- PROBLEM STATEMENT: Reproduce the material that follows, please, but only from its first line to the line containing "imported = [obj", inclusive.

---------- DATA ----------

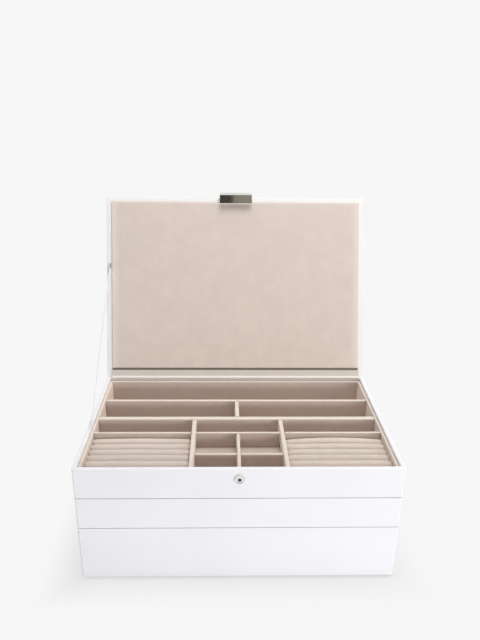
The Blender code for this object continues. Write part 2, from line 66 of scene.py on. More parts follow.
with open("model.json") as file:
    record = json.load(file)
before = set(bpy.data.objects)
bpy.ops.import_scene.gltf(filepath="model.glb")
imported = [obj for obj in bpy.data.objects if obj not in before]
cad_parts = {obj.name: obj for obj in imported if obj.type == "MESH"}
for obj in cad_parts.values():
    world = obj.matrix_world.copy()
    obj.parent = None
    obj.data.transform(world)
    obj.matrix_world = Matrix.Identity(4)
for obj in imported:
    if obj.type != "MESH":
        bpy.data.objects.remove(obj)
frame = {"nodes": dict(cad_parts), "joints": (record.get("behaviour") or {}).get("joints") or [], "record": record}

----------

- OUTPUT FOR THIS EXERCISE:
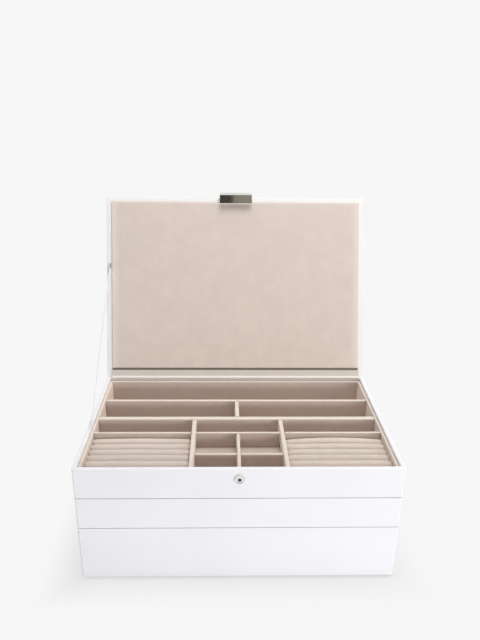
The Blender code for this object continues. Write part 2, from line 66 of scene.py on. More parts follow.
with open("model.json") as file:
    record = json.load(file)
before = set(bpy.data.objects)
bpy.ops.import_scene.gltf(filepath="model.glb")
imported = [obj for obj in bpy.data.objects if obj not in before]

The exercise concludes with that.